Look through the entries below and report how many lines hold the string "object". Only the number is wanted.

▸ DATA SUPPLIED
··········

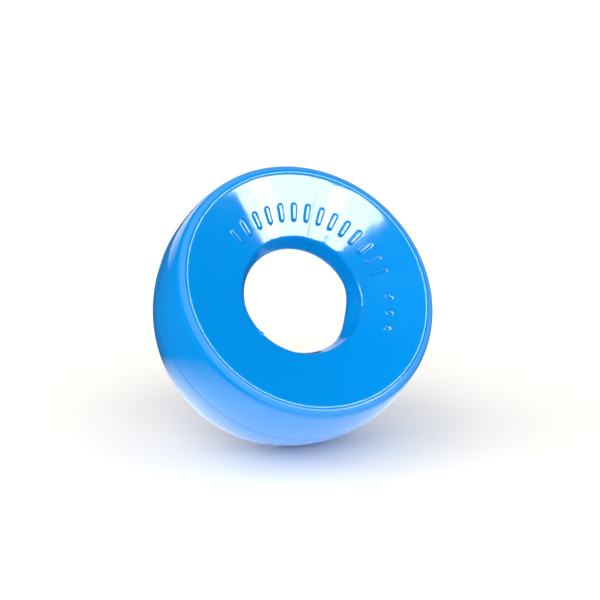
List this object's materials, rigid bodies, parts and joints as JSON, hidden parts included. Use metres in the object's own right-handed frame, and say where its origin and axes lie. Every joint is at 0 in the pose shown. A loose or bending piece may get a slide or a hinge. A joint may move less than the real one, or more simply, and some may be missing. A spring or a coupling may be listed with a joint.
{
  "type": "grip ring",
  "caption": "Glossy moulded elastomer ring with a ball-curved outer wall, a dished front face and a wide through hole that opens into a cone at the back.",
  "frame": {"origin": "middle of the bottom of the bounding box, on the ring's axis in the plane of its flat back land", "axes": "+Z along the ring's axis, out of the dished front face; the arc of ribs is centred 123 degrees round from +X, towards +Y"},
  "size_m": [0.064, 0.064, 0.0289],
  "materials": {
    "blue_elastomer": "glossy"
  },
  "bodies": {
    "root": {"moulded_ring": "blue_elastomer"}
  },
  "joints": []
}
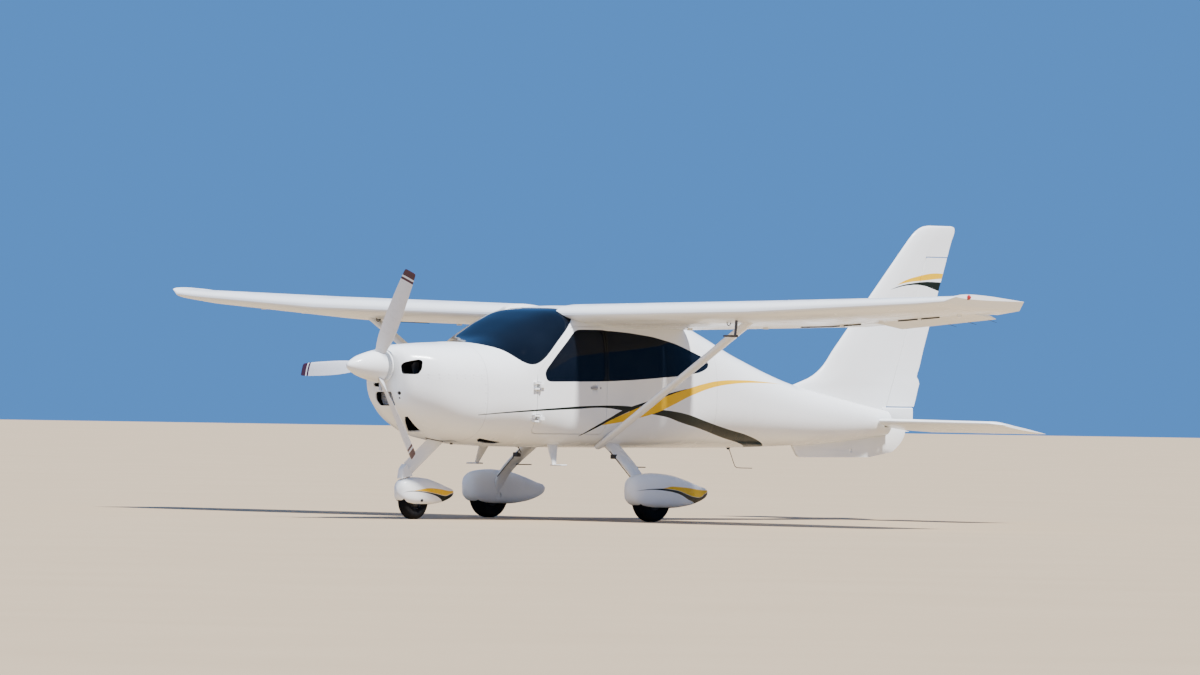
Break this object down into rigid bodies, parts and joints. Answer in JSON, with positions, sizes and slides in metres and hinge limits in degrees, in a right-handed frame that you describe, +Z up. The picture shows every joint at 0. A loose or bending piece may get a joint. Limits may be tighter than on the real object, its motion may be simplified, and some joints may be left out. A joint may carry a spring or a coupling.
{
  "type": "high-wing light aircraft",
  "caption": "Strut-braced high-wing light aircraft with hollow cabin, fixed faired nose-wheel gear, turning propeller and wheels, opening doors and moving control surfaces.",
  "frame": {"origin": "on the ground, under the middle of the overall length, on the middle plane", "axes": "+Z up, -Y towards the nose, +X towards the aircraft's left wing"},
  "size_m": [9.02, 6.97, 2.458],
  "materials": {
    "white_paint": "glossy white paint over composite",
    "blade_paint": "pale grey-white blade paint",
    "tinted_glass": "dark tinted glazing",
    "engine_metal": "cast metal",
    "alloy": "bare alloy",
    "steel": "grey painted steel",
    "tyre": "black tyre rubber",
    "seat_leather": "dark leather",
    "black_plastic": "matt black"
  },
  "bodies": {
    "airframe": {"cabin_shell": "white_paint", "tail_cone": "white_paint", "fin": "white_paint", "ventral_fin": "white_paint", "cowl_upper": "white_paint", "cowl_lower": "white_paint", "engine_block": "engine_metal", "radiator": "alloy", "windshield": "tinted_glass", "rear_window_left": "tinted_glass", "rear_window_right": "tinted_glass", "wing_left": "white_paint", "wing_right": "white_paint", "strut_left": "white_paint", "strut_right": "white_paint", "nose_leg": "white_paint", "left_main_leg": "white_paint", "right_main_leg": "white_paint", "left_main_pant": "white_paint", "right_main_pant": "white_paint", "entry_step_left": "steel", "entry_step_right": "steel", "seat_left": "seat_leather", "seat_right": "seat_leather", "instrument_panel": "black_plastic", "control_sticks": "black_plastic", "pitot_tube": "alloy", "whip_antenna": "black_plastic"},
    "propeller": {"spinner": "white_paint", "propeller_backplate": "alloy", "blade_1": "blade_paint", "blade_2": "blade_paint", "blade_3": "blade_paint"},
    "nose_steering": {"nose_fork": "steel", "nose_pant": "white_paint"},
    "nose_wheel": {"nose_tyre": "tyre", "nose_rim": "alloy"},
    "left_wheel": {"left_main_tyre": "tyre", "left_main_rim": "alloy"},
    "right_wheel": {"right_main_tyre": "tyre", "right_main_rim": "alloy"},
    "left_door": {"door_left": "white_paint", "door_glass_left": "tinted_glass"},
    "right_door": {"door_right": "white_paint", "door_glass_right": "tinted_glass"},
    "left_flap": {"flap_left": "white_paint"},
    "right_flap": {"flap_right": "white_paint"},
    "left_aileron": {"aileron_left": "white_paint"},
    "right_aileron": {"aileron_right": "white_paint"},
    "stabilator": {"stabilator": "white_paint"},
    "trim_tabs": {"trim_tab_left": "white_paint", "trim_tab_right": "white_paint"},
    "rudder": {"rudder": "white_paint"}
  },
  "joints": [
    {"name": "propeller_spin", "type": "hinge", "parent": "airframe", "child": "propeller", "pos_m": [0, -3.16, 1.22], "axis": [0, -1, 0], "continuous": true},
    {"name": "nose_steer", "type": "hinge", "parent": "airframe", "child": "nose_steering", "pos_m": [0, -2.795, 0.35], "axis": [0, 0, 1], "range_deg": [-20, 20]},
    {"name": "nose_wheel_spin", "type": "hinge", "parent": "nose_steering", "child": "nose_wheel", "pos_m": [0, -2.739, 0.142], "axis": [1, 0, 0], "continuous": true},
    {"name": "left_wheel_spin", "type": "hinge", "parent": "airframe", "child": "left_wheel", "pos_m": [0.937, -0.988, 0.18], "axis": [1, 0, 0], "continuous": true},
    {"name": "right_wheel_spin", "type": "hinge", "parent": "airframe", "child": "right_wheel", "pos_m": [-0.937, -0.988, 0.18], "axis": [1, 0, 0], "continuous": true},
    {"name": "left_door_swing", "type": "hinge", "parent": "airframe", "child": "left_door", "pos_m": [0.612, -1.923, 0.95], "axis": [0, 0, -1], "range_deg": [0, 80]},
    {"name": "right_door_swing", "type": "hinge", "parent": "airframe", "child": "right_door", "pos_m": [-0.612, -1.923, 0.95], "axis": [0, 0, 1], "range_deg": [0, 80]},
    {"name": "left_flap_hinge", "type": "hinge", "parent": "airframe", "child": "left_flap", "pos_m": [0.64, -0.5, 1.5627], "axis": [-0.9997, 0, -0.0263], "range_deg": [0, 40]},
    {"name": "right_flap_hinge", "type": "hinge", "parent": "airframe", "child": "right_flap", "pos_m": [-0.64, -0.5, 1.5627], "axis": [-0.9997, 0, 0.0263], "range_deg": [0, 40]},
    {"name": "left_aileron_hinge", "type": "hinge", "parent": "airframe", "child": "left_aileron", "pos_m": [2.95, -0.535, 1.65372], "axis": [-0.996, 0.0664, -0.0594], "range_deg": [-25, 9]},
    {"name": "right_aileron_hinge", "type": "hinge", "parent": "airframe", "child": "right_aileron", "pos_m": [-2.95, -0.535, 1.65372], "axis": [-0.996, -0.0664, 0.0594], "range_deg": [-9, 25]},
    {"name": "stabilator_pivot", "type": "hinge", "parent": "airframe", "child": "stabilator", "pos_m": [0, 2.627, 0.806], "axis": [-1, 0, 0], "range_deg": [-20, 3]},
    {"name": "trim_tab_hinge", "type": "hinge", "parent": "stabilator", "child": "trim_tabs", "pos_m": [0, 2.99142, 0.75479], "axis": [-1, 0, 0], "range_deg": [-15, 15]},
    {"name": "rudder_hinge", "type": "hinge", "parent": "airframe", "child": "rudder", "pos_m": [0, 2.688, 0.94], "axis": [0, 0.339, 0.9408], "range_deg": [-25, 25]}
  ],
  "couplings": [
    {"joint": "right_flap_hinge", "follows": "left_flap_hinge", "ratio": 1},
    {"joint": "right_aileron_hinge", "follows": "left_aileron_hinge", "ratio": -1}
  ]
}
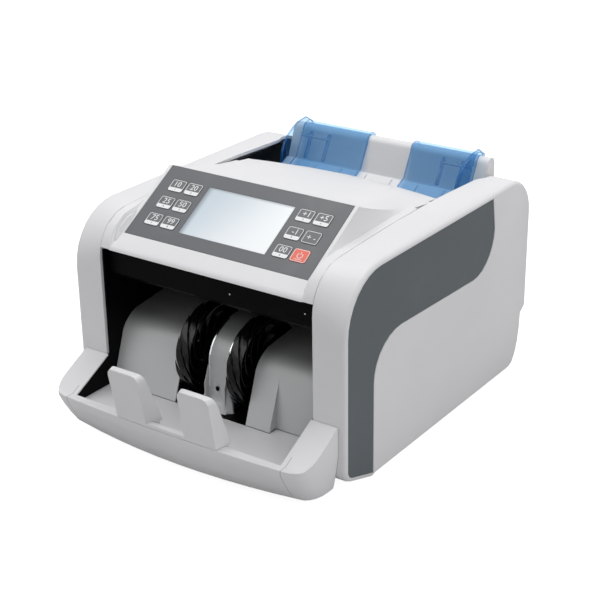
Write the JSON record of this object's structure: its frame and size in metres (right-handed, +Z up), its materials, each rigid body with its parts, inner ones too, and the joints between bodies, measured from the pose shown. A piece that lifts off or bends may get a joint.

··········

▸ SOLUTION FOR THIS EXERCISE
3